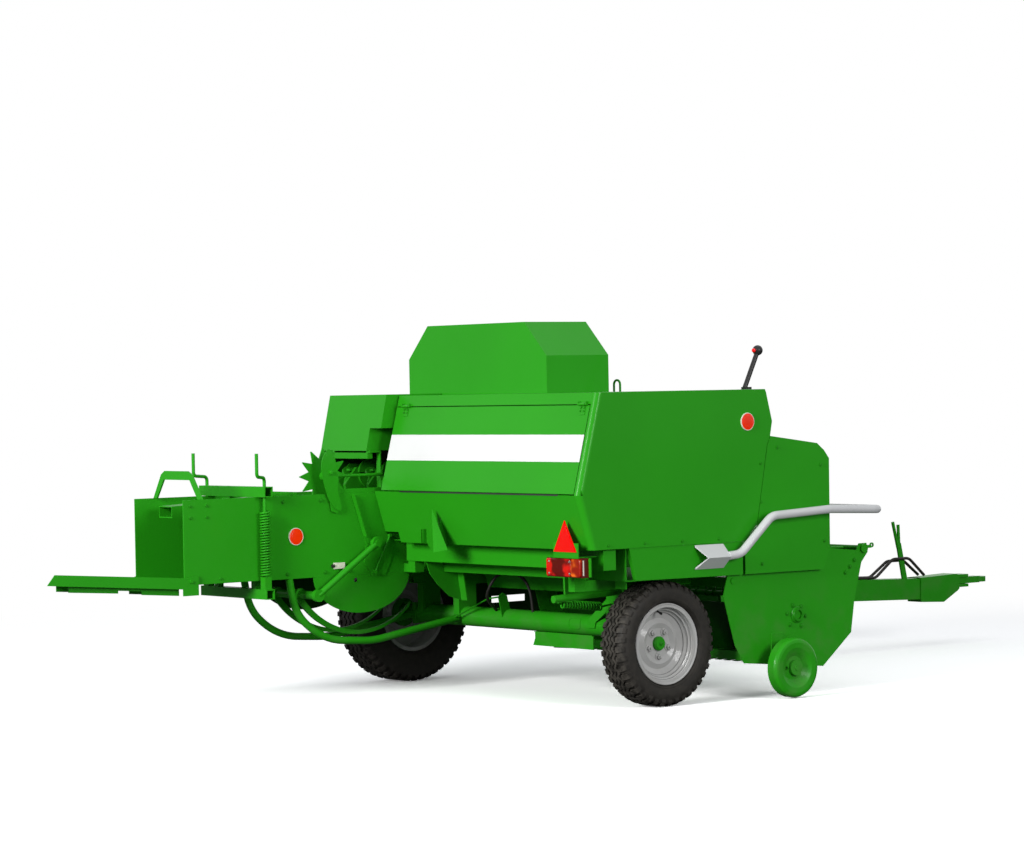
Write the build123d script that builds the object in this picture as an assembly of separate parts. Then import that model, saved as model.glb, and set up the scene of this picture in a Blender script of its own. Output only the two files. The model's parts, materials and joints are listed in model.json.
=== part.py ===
"""Towed square baler: a bale chamber with knotters, a box body with feeder and twine box,
a tined pickup on the right, two wheels, a drawbar and a parking jack.
Millimetres. +X points forward to the tractor, +Y to the left, +Z up, and the ground is at Z = 0.
While the pieces are drawn, X = 0 is the wheel axle and Y = 0 the middle of the track;
the finished pieces are then moved so that the origin lies under the middle of the machine."""
from build123d import *
from collections import namedtuple
from math import sin, cos, tan, radians, hypot
import os

# Fits
seat_gap = 0.3
running_gap = 0.3
working_gap = 6.0

# Bale chamber
bale_width = 460.0
wall = 5.0
chamber_right = 486.0
chamber_left = chamber_right + bale_width
chamber_bottom = 655.0
chamber_top = 1092.0
chamber_rear = -1838.0
chamber_front = 1040.0
chute_pivot = (-1806.0, 675.0)
floor_thickness = 5.0
doubler_thickness = 2.7
doubler_front = -1357.0

# Box body; its rear face leans back from the deck to the kink and forward again below it
box_right = -1226.0
sheet = 4.0
corner_radius = 32.0
deck_rise = 512.0
deck_height = chamber_top + deck_rise
box_front = 650.0
lid_top = (-494.0, deck_height)
lid_kink = (-630.0, 1096.0)
panel_foot = (-545.0, 822.0)
lid_left = 418.0
lid_hinge_drop = 57.0
lid_hinge_height = deck_height - lid_hinge_drop
lid_hinge_offset = 9.0
lid_hinge_ys = (-1140.0, 330.0)
side_plate_thickness = 5.7

# Knotter hood: heights below the deck
knotter_hood_right = 430.0
knotter_hood_step = 100.0
hood_step_drop = 171.0
hood_skirt_drop = 292.0

# Wheels and axle
Wheel = namedtuple("Wheel", "side outward y tyre_radius tyre_width tread rim_radius rim_width")
right_tyre_width = 184.0
left_tyre_width = 250.0
right_tyre_inset = 57.0
left_tyre_clearance = 17.0
wheels = (
    Wheel("right", -1, box_right + right_tyre_inset + right_tyre_width / 2, 320.0, right_tyre_width,
          150.0, 207.0, 138.0),
    Wheel("left", 1, chamber_left + wall + left_tyre_clearance + left_tyre_width / 2, 385.0,
          left_tyre_width, 206.0, 214.0, 190.0))
rim_wall = 5.0
rim_flange = 15.0
hub_barrel_radius = 46.0
hub_flange_radius = 86.0
hub_cap_radius = 36.0
hub_reach = 140.0
hub_play = 33.0
spindle_radius = 25.0
axle_tube_radius = 54.0
axle_tube_height = 390.0
axle_tube_wall = 8.0
drop_plate = 24.0

# Needle yoke: angles turn upwards from straight forward of the pivot
yoke_pivot = (-646.0, 821.0)
needle_ys = (610.0, 825.0)
needle_width = 16.0
needle_radius = 483.0
needle_depth = 34.0
needle_tip_depth = 12.0
needle_root_angle = -146.3
needle_tip_angle = -45.0
yoke_reach = 470.0
yoke_tube_radius = 22.0
yoke_arm_y = 438.0
floor_slot = (-228.0, -158.0)
top_slot = (-290.0, -195.0)

# Metering wheel
star_centre = (-905.0, 1185.0)
star_radius = 152.0
star_valley = 95.0
star_spikes = 12

# Tall hood: rear and front faces, the corners across, and its two heights above the deck
hood_x = (-200.0, 222.0)
hood_ys = (-474.0, -294.0, 546.0, 720.0)
hood_shoulder_rise = 196.0
hood_rise = 376.0
hood_sheet = 3.0
cover_depth = -1090.0

# Pickup
pickup_right = -1195.0
pickup_left = 350.0
pickup_plate = 5.0
pickup_pivot = (420.0, 620.0)
reel_centre = (870.0, 420.0)
reel_bar_radius = 140.0
tine_tip_radius = 268.0
stripper_radius = 205.0
tine_bars = 4
tines_per_bar = 22
first_tine = -1150.0
tine_pitch = 68.0
tine_thickness = 6.0
band_width = 44.0
guard_pivot = (1365.0, 745.0)
guard_rods = 12
gauge_centre = (720.0, 160.0)
gauge_y = -1320.0
gauge_radius = 154.0
gauge_width = 62.0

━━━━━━

--- Exercise requirements ---
Print out the whole listing exactly as it appears.

--- Output of the exercise ---
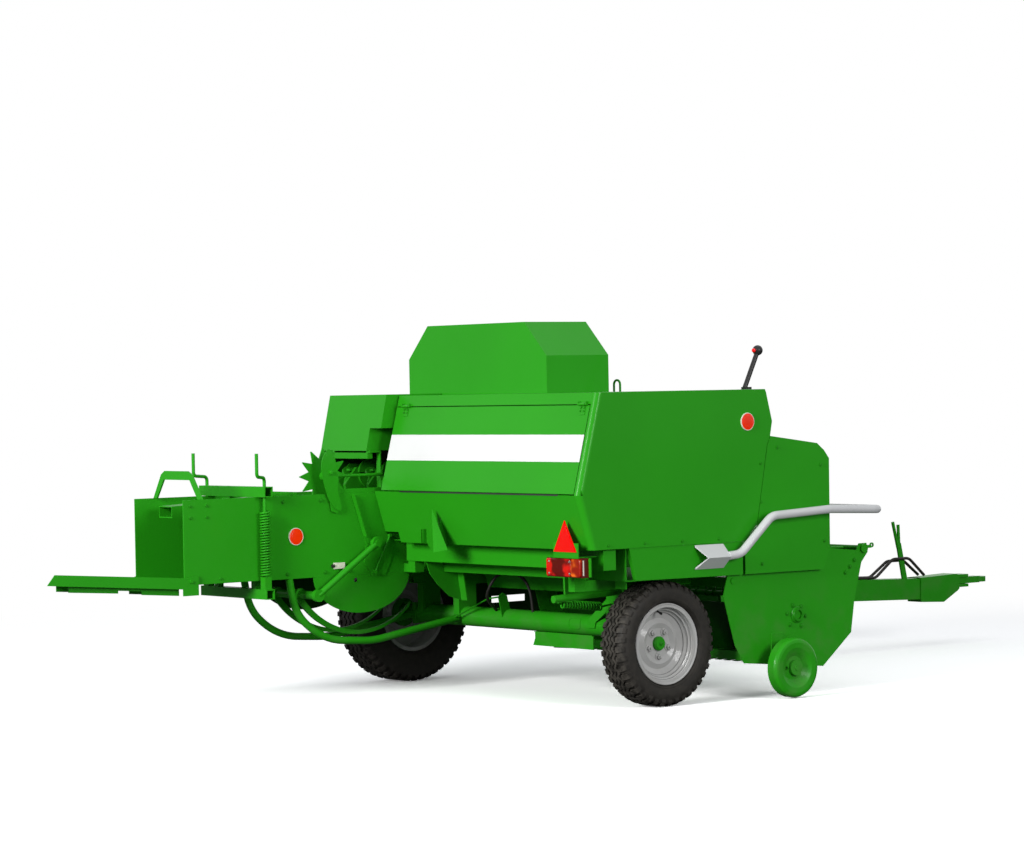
Write the build123d script that builds the object in this picture as an assembly of separate parts. Then import that model, saved as model.glb, and set up the scene of this picture in a Blender script of its own. Output only the two files. The model's parts, materials and joints are listed in model.json.
=== part.py ===
"""Towed square baler: a bale chamber with knotters, a box body with feeder and twine box,
a tined pickup on the right, two wheels, a drawbar and a parking jack.
Millimetres. +X points forward to the tractor, +Y to the left, +Z up, and the ground is at Z = 0.
While the pieces are drawn, X = 0 is the wheel axle and Y = 0 the middle of the track;
the finished pieces are then moved so that the origin lies under the middle of the machine."""
from build123d import *
from collections import namedtuple
from math import sin, cos, tan, radians, hypot
import os

# Fits
seat_gap = 0.3
running_gap = 0.3
working_gap = 6.0

# Bale chamber
bale_width = 460.0
wall = 5.0
chamber_right = 486.0
chamber_left = chamber_right + bale_width
chamber_bottom = 655.0
chamber_top = 1092.0
chamber_rear = -1838.0
chamber_front = 1040.0
chute_pivot = (-1806.0, 675.0)
floor_thickness = 5.0
doubler_thickness = 2.7
doubler_front = -1357.0

# Box body; its rear face leans back from the deck to the kink and forward again below it
box_right = -1226.0
sheet = 4.0
corner_radius = 32.0
deck_rise = 512.0
deck_height = chamber_top + deck_rise
box_front = 650.0
lid_top = (-494.0, deck_height)
lid_kink = (-630.0, 1096.0)
panel_foot = (-545.0, 822.0)
lid_left = 418.0
lid_hinge_drop = 57.0
lid_hinge_height = deck_height - lid_hinge_drop
lid_hinge_offset = 9.0
lid_hinge_ys = (-1140.0, 330.0)
side_plate_thickness = 5.7

# Knotter hood: heights below the deck
knotter_hood_right = 430.0
knotter_hood_step = 100.0
hood_step_drop = 171.0
hood_skirt_drop = 292.0

# Wheels and axle
Wheel = namedtuple("Wheel", "side outward y tyre_radius tyre_width tread rim_radius rim_width")
right_tyre_width = 184.0
left_tyre_width = 250.0
right_tyre_inset = 57.0
left_tyre_clearance = 17.0
wheels = (
    Wheel("right", -1, box_right + right_tyre_inset + right_tyre_width / 2, 320.0, right_tyre_width,
          150.0, 207.0, 138.0),
    Wheel("left", 1, chamber_left + wall + left_tyre_clearance + left_tyre_width / 2, 385.0,
          left_tyre_width, 206.0, 214.0, 190.0))
rim_wall = 5.0
rim_flange = 15.0
hub_barrel_radius = 46.0
hub_flange_radius = 86.0
hub_cap_radius = 36.0
hub_reach = 140.0
hub_play = 33.0
spindle_radius = 25.0
axle_tube_radius = 54.0
axle_tube_height = 390.0
axle_tube_wall = 8.0
drop_plate = 24.0

# Needle yoke: angles turn upwards from straight forward of the pivot
yoke_pivot = (-646.0, 821.0)
needle_ys = (610.0, 825.0)
needle_width = 16.0
needle_radius = 483.0
needle_depth = 34.0
needle_tip_depth = 12.0
needle_root_angle = -146.3
needle_tip_angle = -45.0
yoke_reach = 470.0
yoke_tube_radius = 22.0
yoke_arm_y = 438.0
floor_slot = (-228.0, -158.0)
top_slot = (-290.0, -195.0)

# Metering wheel
star_centre = (-905.0, 1185.0)
star_radius = 152.0
star_valley = 95.0
star_spikes = 12

# Tall hood: rear and front faces, the corners across, and its two heights above the deck
hood_x = (-200.0, 222.0)
hood_ys = (-474.0, -294.0, 546.0, 720.0)
hood_shoulder_rise = 196.0
hood_rise = 376.0
hood_sheet = 3.0
cover_depth = -1090.0

# Pickup
pickup_right = -1195.0
pickup_left = 350.0
pickup_plate = 5.0
pickup_pivot = (420.0, 620.0)
reel_centre = (870.0, 420.0)
reel_bar_radius = 140.0
tine_tip_radius = 268.0
stripper_radius = 205.0
tine_bars = 4
tines_per_bar = 22
first_tine = -1150.0
tine_pitch = 68.0
tine_thickness = 6.0
band_width = 44.0
guard_pivot = (1365.0, 745.0)
guard_rods = 12
gauge_centre = (720.0, 160.0)
gauge_y = -1320.0
gauge_radius = 154.0
gauge_width = 62.0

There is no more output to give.